To celebrate Christmas in America, we start about two months earlier. We spend those months listening to the same twenty or twenty-five songs over and over and over again on all our radio stations and in stores and in elevators and everywhere that music is played.
There's also a sort of pre-Christmas holiday called Black Friday. Since we Americans love to shop, we celebrate Black Friday by waiting on lines starting around 5AM and aggressively waddling our morbidly obese selves into stores like Walmart, starting riots, and beating people to death in a competition to see who can buy the most stuff. The people who leave the store having maimed the most other shoppers and forced the most sought-after products out of their bloodied hands are said to be "Christmas Winners."
For the next month after that, we spend the entire time mocking the poverty and strife of people in other parts of the world by whining and begging and harassing our loved-ones about all the many, many gadgets and toys and baubles and products we don't have and need to have, most of them useless and disgustingly overpriced. American children learn this skill very early and are quite good at it.
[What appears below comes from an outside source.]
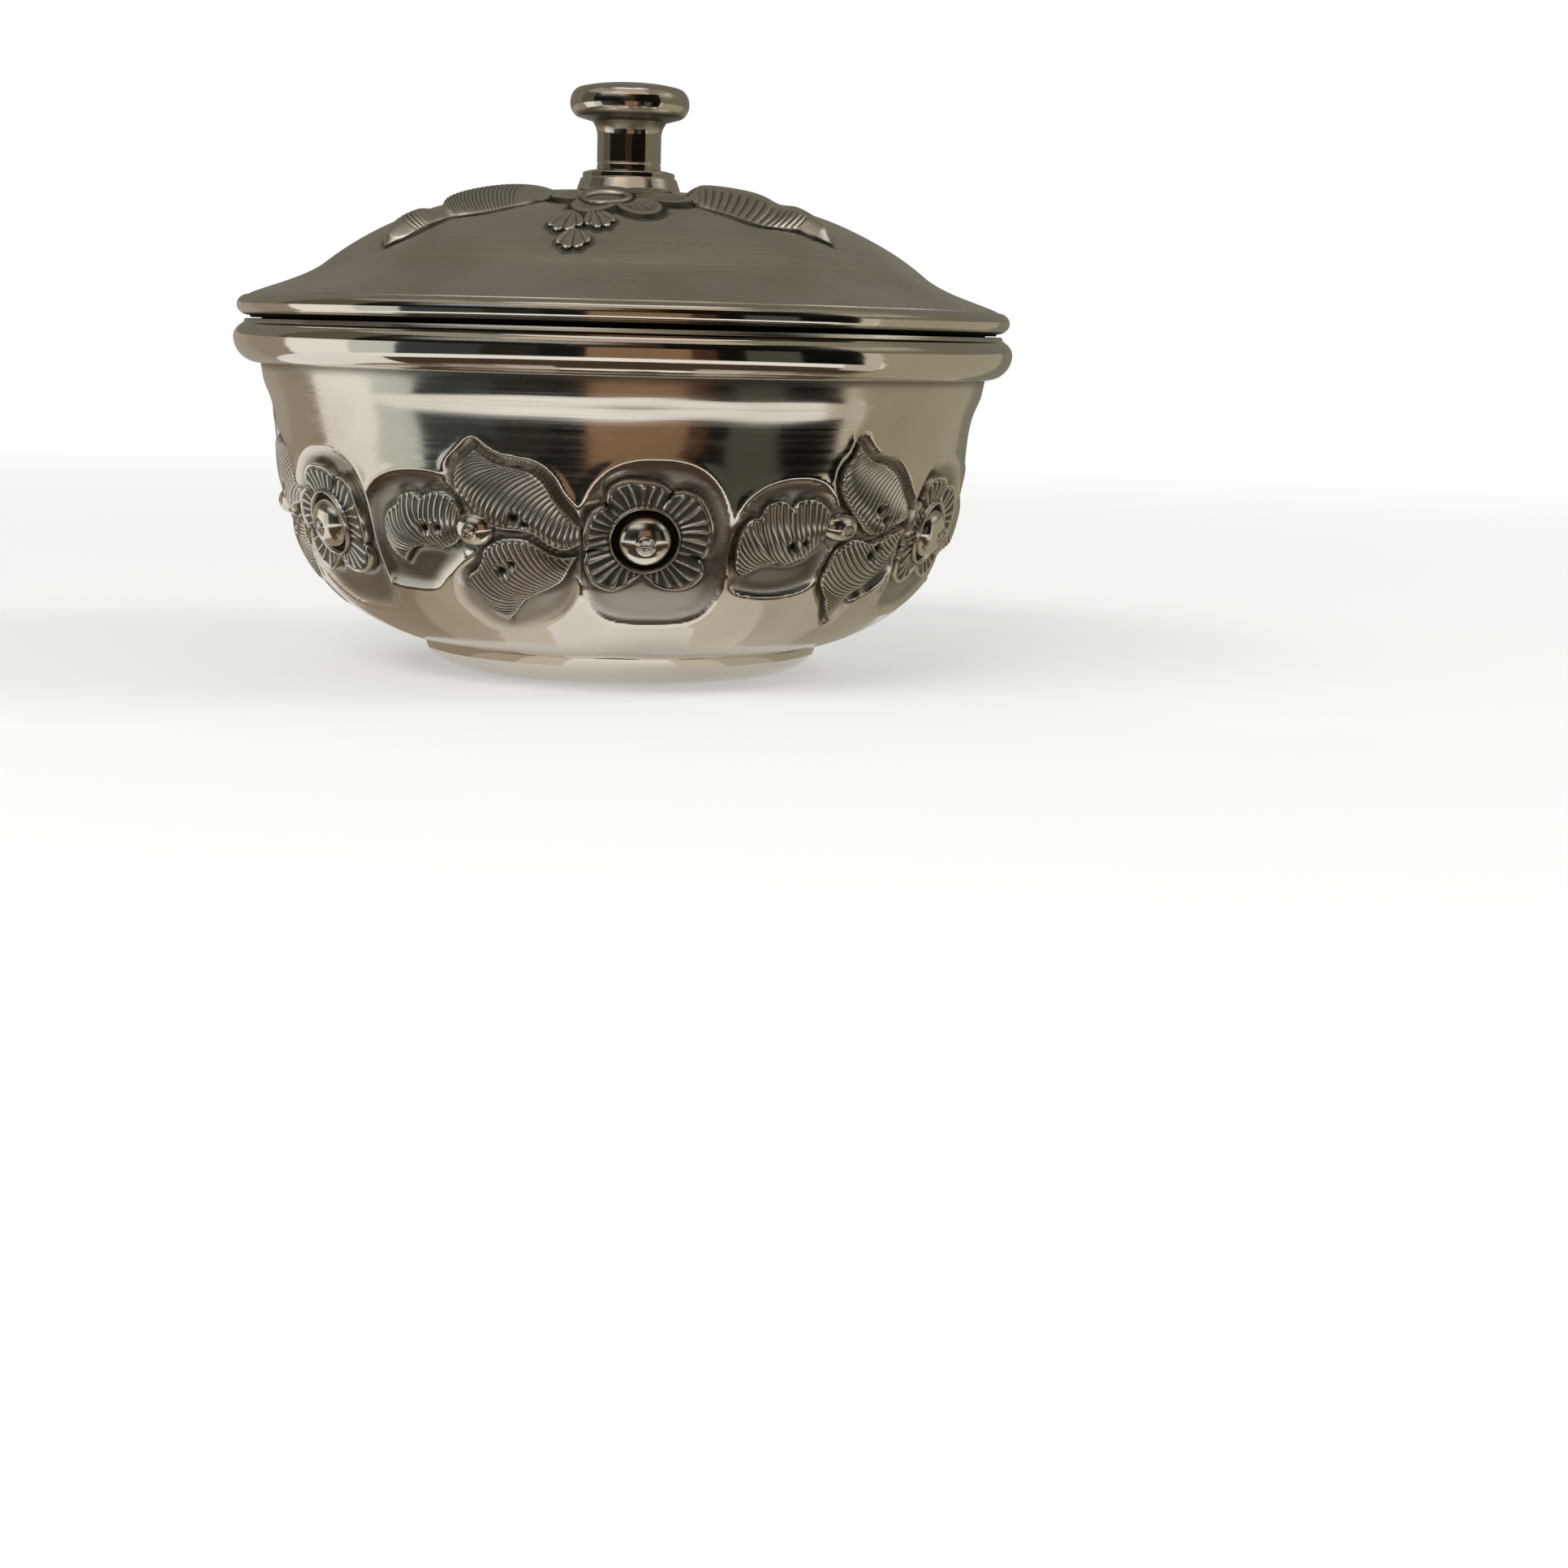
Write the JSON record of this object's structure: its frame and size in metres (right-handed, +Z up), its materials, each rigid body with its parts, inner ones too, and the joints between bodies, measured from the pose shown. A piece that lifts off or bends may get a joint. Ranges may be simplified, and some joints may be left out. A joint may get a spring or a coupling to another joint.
{
  "type": "lidded round box",
  "caption": "Round silver-plated box: a deep footed bowl with a rolled rim and a domed lid that lifts straight off by its turned knob.",
  "frame": {"origin": "centre of the flat land under the foot, on the surface that the box stands on", "axes": "+Z up along the turning axis, through the middle of the knob; -Y towards the viewer of the picture"},
  "size_m": [0.105, 0.105, 0.0785],
  "materials": {
    "silver_plate": "polished silver plate on brass, with darkened recesses",
    "washer_silver": "dull silver plate on brass",
    "screw_brass": "turned brass"
  },
  "bodies": {
    "bowl": {"bowl_shell": "silver_plate", "bowl_rim_moulding": "silver_plate", "foot_ring": "silver_plate", "bowl_flower_1": "silver_plate", "bowl_flower_2": "silver_plate", "bowl_flower_3": "silver_plate", "bowl_flower_4": "silver_plate", "bowl_flower_5": "silver_plate", "bowl_flower_6": "silver_plate", "left_spray_1_side_leaf": "silver_plate", "left_spray_1_upper_leaf": "silver_plate", "left_spray_1_lower_leaf": "silver_plate", "right_spray_1_side_leaf": "silver_plate", "right_spray_1_upper_leaf": "silver_plate", "right_spray_1_lower_leaf": "silver_plate", "left_spray_2_side_leaf": "silver_plate", "left_spray_2_upper_leaf": "silver_plate", "left_spray_2_lower_leaf": "silver_plate", "right_spray_2_side_leaf": "silver_plate", "right_spray_2_upper_leaf": "silver_plate", "right_spray_2_lower_leaf": "silver_plate", "left_spray_3_side_leaf": "silver_plate", "left_spray_3_upper_leaf": "silver_plate", "left_spray_3_lower_leaf": "silver_plate", "right_spray_3_side_leaf": "silver_plate", "right_spray_3_upper_leaf": "silver_plate", "right_spray_3_lower_leaf": "silver_plate"},
    "lid": {"lid_shell": "silver_plate", "lid_rim_moulding": "silver_plate", "lid_locating_ring": "silver_plate", "knob_collar": "silver_plate", "knob_stem": "silver_plate", "knob_head": "silver_plate", "knob_washer": "washer_silver", "knob_screw": "screw_brass", "lid_flower_1": "silver_plate", "lid_left_leaf_1": "silver_plate", "lid_right_leaf_1": "silver_plate", "lid_fans_1": "silver_plate", "lid_flower_2": "silver_plate", "lid_left_leaf_2": "silver_plate", "lid_right_leaf_2": "silver_plate", "lid_fans_2": "silver_plate"}
  },
  "joints": [
    {"name": "lid_lift", "type": "slide", "parent": "bowl", "child": "lid", "axis": [0, 0, 1], "range_m": [0, 0.12]}
  ]
}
Then on Christmas, Santa Claus--or perhaps it's the ghost of Santa--on a single night mind you, visits all of the approximately two billion homes of people who "believe" in him, enters their houses, and leaves gifts behind. The next morning Americans celebrate a festival of greed and consumption where they ravenously tear open every present in sight, creating millions of tons of garbage in the process that our country has no idea what to do with, and grumble to themselves about how the gifts were not precisely what they wanted, despite the fact that millions of people starve to death on this planet every year. It's a wonderful, wonderful time.
So I have gifts for my loved ones!
I actually think that I enjoy wrapping the presents more than I like choosing them. I used to sometimes make gifts for people, create paintings for them and other hand-made things. But who has the time for that anymore? Buying the gifts takes thought, to be sure, if you don't want to get the person something they'll hate. But the gift is something someone else made, probably in China somewhere, although my gifts were a little bit more local this year. So wrapping them is how I get creative. It's a lot of fun. In years past, I've not had any sort of concept. I just tried to have the most beautifully-wrapped gifts under the tree. This year, I had a theme.
Ugliest Presents Ever.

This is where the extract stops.